Wednesday, February 24, 2010

Idiots and wagers

I plunge into the middle, since I am no longer at the beginning and cannot see the ends. I jump in and will somehow doggie paddle around from buoy to buoy, hoping not to drown.

I've dived into the water close to the conceptual persona bouy. So we will rest here while I catch my breath. While we hang (grimly) onto this bobbing conceptual persona, we notice some things.
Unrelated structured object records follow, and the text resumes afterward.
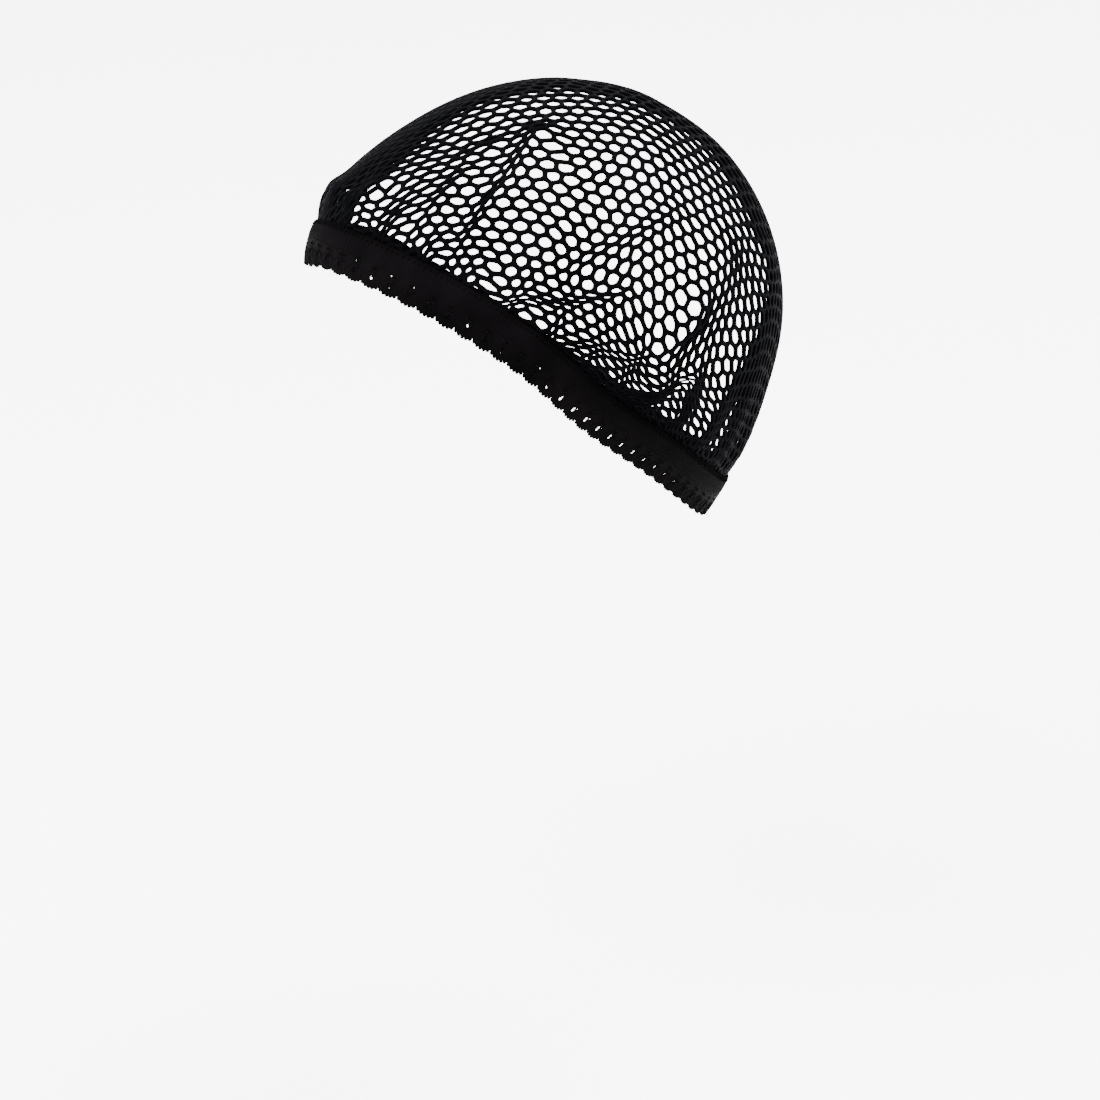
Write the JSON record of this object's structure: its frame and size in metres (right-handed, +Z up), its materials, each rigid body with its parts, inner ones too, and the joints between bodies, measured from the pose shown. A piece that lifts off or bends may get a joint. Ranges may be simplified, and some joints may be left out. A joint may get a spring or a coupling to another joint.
{
  "type": "hairnet",
  "caption": "Stretch hairnet with a domed crown of coarse hexagonal net gathered into an elastic lace band with a scalloped edge.",
  "frame": {"origin": "top of the hollow, on the inside of the crown, where the net rests on the top of the head", "axes": "+Z up with the head upright, -Y towards the face, +X towards the wearer's left"},
  "size_m": [0.1484, 0.1773, 0.1634],
  "materials": {
    "net": "matt black knitted nylon",
    "lace": "soft black elastic lace"
  },
  "bodies": {
    "root": {"crown_net": "net", "lace_band": "lace"}
  },
  "joints": []
}
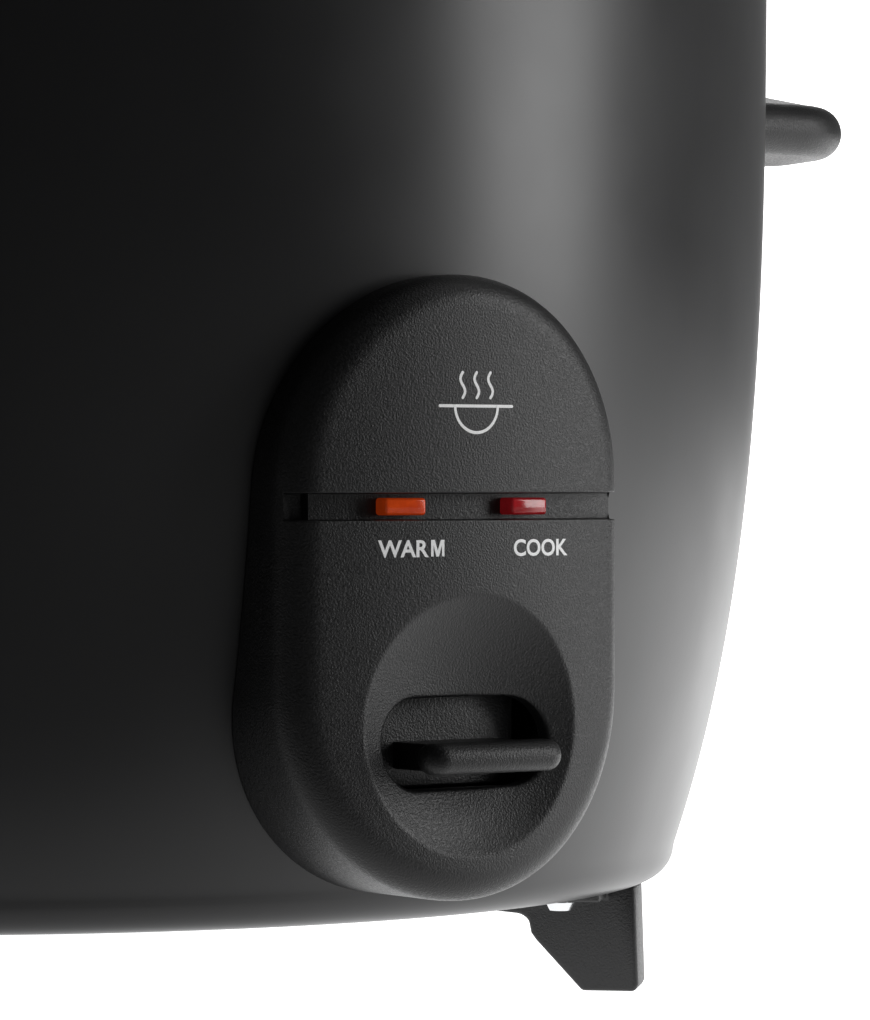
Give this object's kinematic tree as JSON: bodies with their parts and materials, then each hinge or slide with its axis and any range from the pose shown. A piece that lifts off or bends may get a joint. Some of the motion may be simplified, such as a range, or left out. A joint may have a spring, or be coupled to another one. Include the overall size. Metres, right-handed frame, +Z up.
{
  "type": "rice cooker",
  "caption": "Drum rice cooker with lift-out pot, glass lid, side handles and feet; its front panel has warm and cook lamps above a push-down lever.",
  "frame": {"origin": "middle of the footprint of the whole object, on the surface that the feet stand on", "axes": "+Z up, control panel faces -Y, handles lie along X; the drum's axis stands 6 mm behind the origin"},
  "size_m": [0.3084, 0.2623, 0.2341],
  "materials": {
    "drum_paint": "satin black paint on drawn steel",
    "black_plastic": "fine-textured black moulding",
    "liner_aluminium": "satin rolled sheet",
    "zinc_steel": "zinc-plated sheet",
    "bright_steel": "polished",
    "cast_aluminium": "cast and turned",
    "non_stick": "non-stick coating",
    "brass": "drawn pins",
    "ferrite": "ground ferrite",
    "mica": "mica sheet",
    "ceramic": "unglazed",
    "amber_lens": "clear orange-red moulding",
    "red_lens": "clear red moulding",
    "clear_glass": "tempered"
  },
  "bodies": {
    "housing": {"outer_shell": "drum_paint", "control_panel": "black_plastic", "handle_right": "black_plastic", "handle_left": "black_plastic", "power_inlet": "black_plastic", "microswitch": "black_plastic", "foot_front_right": "black_plastic", "foot_back_right": "black_plastic", "foot_back_left": "black_plastic", "foot_front_left": "black_plastic", "inner_liner": "liner_aluminium", "base_plate": "zinc_steel", "thermostat_housing": "zinc_steel", "lever_bracket": "zinc_steel", "lever_pin": "bright_steel", "sensor_spring": "bright_steel", "release_spring": "bright_steel", "panel_screw_low": "bright_steel", "panel_screw_high": "bright_steel", "plate_screw_1": "bright_steel", "plate_screw_2": "bright_steel", "plate_screw_3": "bright_steel", "inlet_screw_1": "bright_steel", "inlet_screw_2": "bright_steel", "foot_screw_front_right": "bright_steel", "foot_screw_back_right": "bright_steel", "foot_screw_back_left": "bright_steel", "foot_screw_front_left": "bright_steel", "handle_screw_right_1": "bright_steel", "handle_screw_right_2": "bright_steel", "handle_screw_left_1": "bright_steel", "handle_screw_left_2": "bright_steel", "heating_plate": "cast_aluminium", "inlet_pin_line": "brass", "inlet_pin_neutral": "brass", "inlet_pin_earth": "brass", "keep_warm_heater": "mica", "heater_terminal_1": "ceramic", "heater_terminal_2": "ceramic", "keep_warm_thermostat": "ceramic", "thermal_fuse": "ceramic", "lens_warm": "amber_lens", "lens_cook": "red_lens", "lamp_warm": "clear_glass", "lamp_cook": "clear_glass"},
    "pot": {"inner_pot": "non_stick"},
    "lid": {"lid_glass": "clear_glass", "lid_band": "bright_steel", "lid_knob": "black_plastic", "lid_washer": "bright_steel", "lid_screw": "bright_steel", "steam_vent": "bright_steel"},
    "lever": {"lever_knob": "black_plastic", "lever_arm": "bright_steel"},
    "magnet": {"thermostat_magnet": "ferrite", "pull_rod": "bright_steel"},
    "sensor": {"sensor_cap": "cast_aluminium", "ferrite_disc": "ferrite"},
    "plunger": {"switch_plunger": "black_plastic"}
  },
  "joints": [
    {"name": "pot_lift", "type": "slide", "parent": "housing", "child": "pot", "axis": [0, 0, 1], "range_m": [0, 0.13]},
    {"name": "lid_lift", "type": "slide", "parent": "pot", "child": "lid", "axis": [0, 0, 1], "range_m": [0, 0.06]},
    {"name": "cook_lever", "type": "hinge", "parent": "housing", "child": "lever", "pos_m": [0, -0.06805, 0.0381], "axis": [-1, 0, 0], "range_deg": [0, 4.8]},
    {"name": "magnet_drop", "type": "slide", "parent": "housing", "child": "magnet", "axis": [0, 0, 1], "range_m": [-0.0058, 0], "deforming": ["release_spring"]},
    {"name": "sensor_rise", "type": "slide", "parent": "housing", "child": "sensor", "axis": [0, 0, 1], "range_m": [0, 0.0036], "deforming": ["sensor_spring"]},
    {"name": "plunger_drop", "type": "slide", "parent": "housing", "child": "plunger", "axis": [0, 0, 1], "range_m": [-0.0012, 0]}
  ],
  "couplings": [
    {"joint": "magnet_drop", "follows": "cook_lever", "m_per_rad": -0.068},
    {"joint": "plunger_drop", "follows": "cook_lever", "m_per_rad": -0.014},
    {"joint": "sensor_rise", "follows": "pot_lift", "ratio": 0.0269}
  ]
}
Here are a few of the things we distract our clinging selves with:

A conceptual persona is "reconstituted by the reader"- perhaps a viewer will be more in line with our use of Marchand- often appears with a proper name, like Socrates, though we must not confuse Socrates the character of the dialogues with Socrates the conceptual persona. (D&G, 63).

Conceptual personae
  • are thinkers, solely thingers (69)
  • must be remarkable, even if repulsive (83)
  • constitute a point of view (75)
  • show thought's territories (69)
  • think in us (69)
  • are the becoming or the subject of the philosophy (64)
  • are true agents of enunciation (65)
  • are irreducible to psychosocial types (67)
  • have features- some examples, pathic (maniac, the Idiot), relational (Friend, Rival), dynamic (leaping, dancing) juridical (lays claims to what is right), existential (invents possibilities of life) (70-72)
  • perhaps are how philosophers waken a dormant concept and play it a new stage (83)

Only a few vital anecdotes are needed to "produce a portrait of a philosophy" (72). So in Pascal's philosophy "the gambler" becomes a conceptual persona that then in a vital anecdote places a wager.